Last week we profiled a large swath of the media's coverage of the TEA Parties. Well, for those who wondered: how did Time and Newsweek cover the tea parties? The answer is: Barely. Time's April 27 issue carried less than 100 words up front in the Briefing section. There was a photo of a protester -- in Thailand.
Newsweek's April 27 issue carried this very strange entry in the "Conventional Wisdom Watch" box. Tea parties drew a down arrow, with this text: "Protest high taxes after largest tax cut ever [??] -- and miss 'tea bag' double entendre."
Howard Fineman's column on page 31 was largely devoted to the tea parties, although he was not impressed. Under a small photo of a rally, the caption was "STRANGE BREW: Tea parties won't revive the national party."

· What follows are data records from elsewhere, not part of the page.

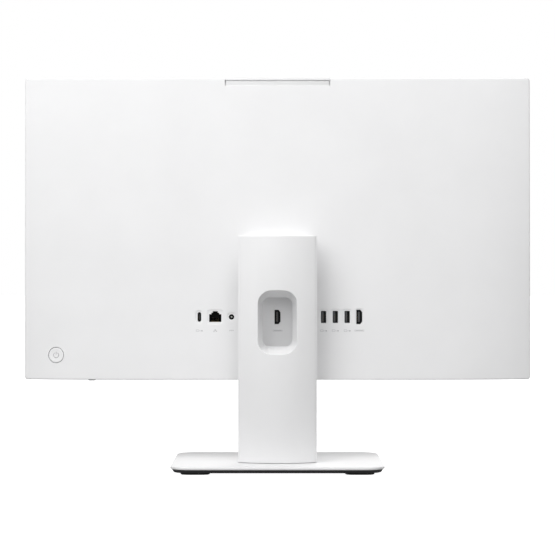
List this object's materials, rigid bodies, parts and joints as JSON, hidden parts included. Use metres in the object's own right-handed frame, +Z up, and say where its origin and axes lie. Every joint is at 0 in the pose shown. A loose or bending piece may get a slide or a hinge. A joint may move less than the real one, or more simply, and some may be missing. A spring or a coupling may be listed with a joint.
{
  "type": "all-in-one computer",
  "caption": "All-in-one desktop computer: crowned white back with a row of ports, pop-up camera, tilting hinge, crowned column with a cable funnel and a rounded base plate.",
  "frame": {"origin": "on the desk, under the centre of the base plate", "axes": "+Z up, the screen faces -Y, +X to the right of a person who looks at the screen"},
  "size_m": [0.54, 0.185, 0.4153],
  "materials": {
    "white_shell": "fine textured white plastic",
    "white_paint": "satin white paint",
    "dark_plastic": "matt black plastic",
    "socket": "black connector body with a plated shell",
    "rubber": "matt rubber",
    "steel": "zinc-plated sheet steel",
    "screen": "dark display glass",
    "acrylic": "clear acrylic",
    "aluminium": "plain aluminium",
    "copper": "bare copper",
    "circuit_board": "green solder resist",
    "chip": "dark chip package"
  },
  "bodies": {
    "stand": {"base_plate": "white_paint", "base_underside": "dark_plastic", "rubber_foot_front_left": "rubber", "rubber_foot_front_right": "rubber", "rubber_foot_rear_left": "rubber", "rubber_foot_rear_right": "rubber", "base_thumbscrew": "steel", "column_rear_cover": "white_shell", "column_front_cover": "white_shell", "column_spine": "steel", "hinge_column_bracket": "steel", "hinge_shaft": "steel", "hinge_nut_left": "steel", "hinge_nut_right": "steel"},
    "display": {"rear_cover": "white_shell", "front_frame": "white_shell", "lcd_glass": "screen", "backlight_tray": "aluminium", "light_guide": "acrylic", "led_strip": "circuit_board", "timing_board": "circuit_board", "chassis": "steel", "hinge_display_bracket": "steel", "hinge_screw_low_left": "steel", "hinge_screw_low_right": "steel", "hinge_screw_high_left": "steel", "hinge_screw_high_right": "steel", "hinge_collar": "white_shell", "usb_c_port": "socket", "network_port": "socket", "power_inlet": "socket", "video_port_middle": "socket", "usb_a_port_1": "socket", "usb_a_port_2": "socket", "usb_a_port_3": "socket", "video_port_side": "socket", "headset_jack": "socket", "motherboard": "circuit_board", "processor": "chip", "memory_card_lower": "circuit_board", "memory_card_upper": "circuit_board", "solid_state_drive": "circuit_board", "wireless_card": "circuit_board", "clock_battery": "steel", "heat_spreader": "copper", "heat_pipe": "copper", "fin_stack": "aluminium", "blower_housing": "dark_plastic", "speaker_left": "dark_plastic", "speaker_right": "dark_plastic", "aerial_left": "copper", "aerial_right": "copper", "camera_guide": "dark_plastic", "power_switch_board": "circuit_board"},
    "camera": {"camera_housing": "white_shell", "camera_window": "screen", "camera_board": "circuit_board", "camera_lens": "screen"},
    "button": {"power_button": "white_shell"},
    "fan": {"fan_rotor": "dark_plastic"}
  },
  "joints": [
    {"name": "screen_tilt", "type": "hinge", "parent": "stand", "child": "display", "pos_m": [0, 0.013, 0.226], "axis": [-1, 0, 0], "range_deg": [-5, 20]},
    {"name": "camera_rise", "type": "slide", "parent": "display", "child": "camera", "axis": [0, 0, 1], "range_m": [0, 0.024]},
    {"name": "power_press", "type": "slide", "parent": "display", "child": "button", "axis": [-0.1472, -0.9885, -0.0338], "range_m": [0, 0.001], "stiffness_N_per_m": 700, "springref_m": -0.0006},
    {"name": "fan_spin", "type": "hinge", "parent": "display", "child": "fan", "pos_m": [-0.12, -0.0133, 0.3053], "axis": [0, 1, 0], "continuous": true}
  ]
}
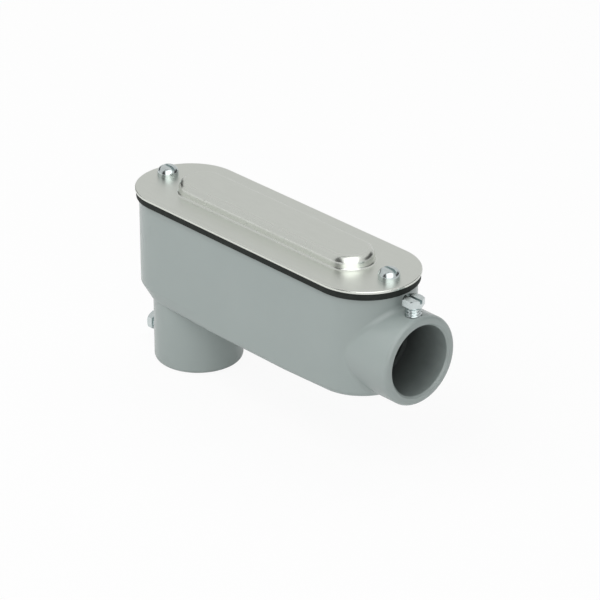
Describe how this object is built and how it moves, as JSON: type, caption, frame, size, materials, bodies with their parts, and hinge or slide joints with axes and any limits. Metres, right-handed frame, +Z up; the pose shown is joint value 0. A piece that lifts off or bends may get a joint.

Fineman said that as well: "Tea parties, of course, will not revive the national party. So what will? There is no one-stop Republican inner circle with all the answers."
Fineman took in a protest in Louisville, Kentucky (where he used to work as a newspaper reporter) and found "The event I saw was a genuinely grassroots one, spawned on Facebook by a 23-year-old restaurant worker who managed to draw 1,000 folks on a blustery day."
But he also wrote, "The speeches echoed the same apocalyptic themes the GOP will sound in the capital when Congress returns this week: that Obama and the Democrats are on a spending spree that will bankrupt the nation and rob us of all that's left of our freedom."
And Democrats didn't sound "apocalyptic themes" about life under President Bush? Or doesn't it sound exaggerated when you're a liberal reporter for Newsweek?